> **Data section**:
________

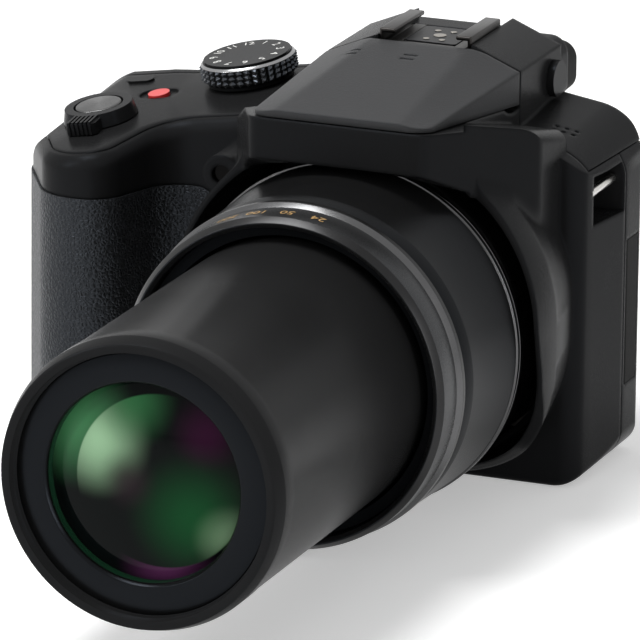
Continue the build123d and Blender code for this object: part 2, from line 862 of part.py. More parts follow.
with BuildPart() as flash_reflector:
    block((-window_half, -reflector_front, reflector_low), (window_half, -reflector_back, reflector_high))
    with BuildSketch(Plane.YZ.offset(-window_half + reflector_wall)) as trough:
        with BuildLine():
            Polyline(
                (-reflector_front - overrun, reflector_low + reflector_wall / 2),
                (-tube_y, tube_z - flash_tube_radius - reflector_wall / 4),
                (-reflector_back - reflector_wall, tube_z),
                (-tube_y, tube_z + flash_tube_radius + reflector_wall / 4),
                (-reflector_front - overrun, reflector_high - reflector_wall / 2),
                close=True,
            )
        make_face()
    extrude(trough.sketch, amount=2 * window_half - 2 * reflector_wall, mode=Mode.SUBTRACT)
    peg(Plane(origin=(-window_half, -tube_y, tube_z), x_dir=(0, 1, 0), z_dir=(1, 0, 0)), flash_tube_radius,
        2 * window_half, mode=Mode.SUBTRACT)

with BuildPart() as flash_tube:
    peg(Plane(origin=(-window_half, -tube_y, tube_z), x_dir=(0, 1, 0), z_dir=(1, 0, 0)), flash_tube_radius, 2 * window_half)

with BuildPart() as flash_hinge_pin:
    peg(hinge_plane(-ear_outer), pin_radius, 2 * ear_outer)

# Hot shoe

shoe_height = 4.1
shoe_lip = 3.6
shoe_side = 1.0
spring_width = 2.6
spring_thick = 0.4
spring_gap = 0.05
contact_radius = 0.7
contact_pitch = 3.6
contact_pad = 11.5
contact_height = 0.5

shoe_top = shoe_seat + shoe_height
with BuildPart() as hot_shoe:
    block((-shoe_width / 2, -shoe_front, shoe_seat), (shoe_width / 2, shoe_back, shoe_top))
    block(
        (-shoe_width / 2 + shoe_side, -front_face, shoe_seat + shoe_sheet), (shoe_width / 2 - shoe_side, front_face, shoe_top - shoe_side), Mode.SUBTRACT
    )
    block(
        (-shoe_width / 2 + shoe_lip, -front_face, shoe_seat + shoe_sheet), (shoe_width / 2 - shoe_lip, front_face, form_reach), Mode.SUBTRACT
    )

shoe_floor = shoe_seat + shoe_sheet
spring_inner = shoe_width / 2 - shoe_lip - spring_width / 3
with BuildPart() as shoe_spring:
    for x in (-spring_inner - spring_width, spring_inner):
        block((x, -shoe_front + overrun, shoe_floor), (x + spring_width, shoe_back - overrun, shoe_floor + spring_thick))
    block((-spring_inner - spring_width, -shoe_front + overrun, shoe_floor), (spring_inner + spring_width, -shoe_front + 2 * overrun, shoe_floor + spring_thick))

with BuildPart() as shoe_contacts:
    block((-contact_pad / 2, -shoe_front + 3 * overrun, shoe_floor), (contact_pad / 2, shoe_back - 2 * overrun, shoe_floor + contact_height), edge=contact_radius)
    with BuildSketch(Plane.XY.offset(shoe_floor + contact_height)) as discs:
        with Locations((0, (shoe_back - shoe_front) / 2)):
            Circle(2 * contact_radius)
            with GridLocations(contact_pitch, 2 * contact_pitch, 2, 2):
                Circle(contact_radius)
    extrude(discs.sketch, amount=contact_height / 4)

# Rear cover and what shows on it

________

Print the material above verbatim, first line through the line containing "contact_height = 0.5", both included.

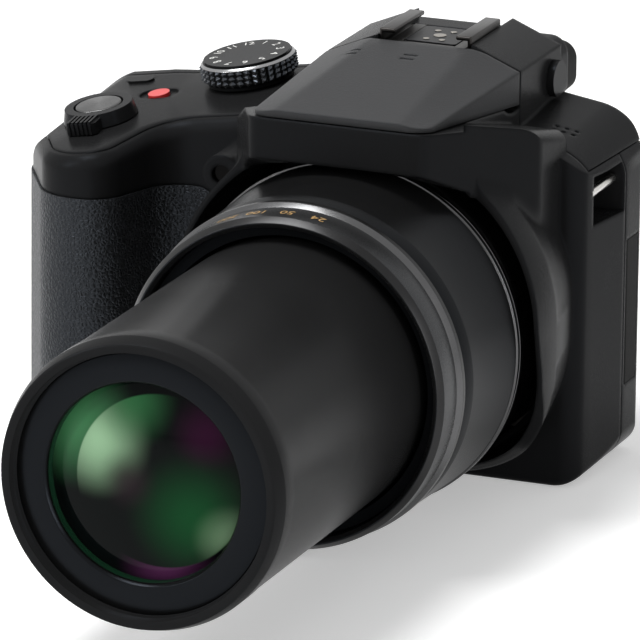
Continue the build123d and Blender code for this object: part 2, from line 862 of part.py. More parts follow.
with BuildPart() as flash_reflector:
    block((-window_half, -reflector_front, reflector_low), (window_half, -reflector_back, reflector_high))
    with BuildSketch(Plane.YZ.offset(-window_half + reflector_wall)) as trough:
        with BuildLine():
            Polyline(
                (-reflector_front - overrun, reflector_low + reflector_wall / 2),
                (-tube_y, tube_z - flash_tube_radius - reflector_wall / 4),
                (-reflector_back - reflector_wall, tube_z),
                (-tube_y, tube_z + flash_tube_radius + reflector_wall / 4),
                (-reflector_front - overrun, reflector_high - reflector_wall / 2),
                close=True,
            )
        make_face()
    extrude(trough.sketch, amount=2 * window_half - 2 * reflector_wall, mode=Mode.SUBTRACT)
    peg(Plane(origin=(-window_half, -tube_y, tube_z), x_dir=(0, 1, 0), z_dir=(1, 0, 0)), flash_tube_radius,
        2 * window_half, mode=Mode.SUBTRACT)

with BuildPart() as flash_tube:
    peg(Plane(origin=(-window_half, -tube_y, tube_z), x_dir=(0, 1, 0), z_dir=(1, 0, 0)), flash_tube_radius, 2 * window_half)

with BuildPart() as flash_hinge_pin:
    peg(hinge_plane(-ear_outer), pin_radius, 2 * ear_outer)

# Hot shoe

shoe_height = 4.1
shoe_lip = 3.6
shoe_side = 1.0
spring_width = 2.6
spring_thick = 0.4
spring_gap = 0.05
contact_radius = 0.7
contact_pitch = 3.6
contact_pad = 11.5
contact_height = 0.5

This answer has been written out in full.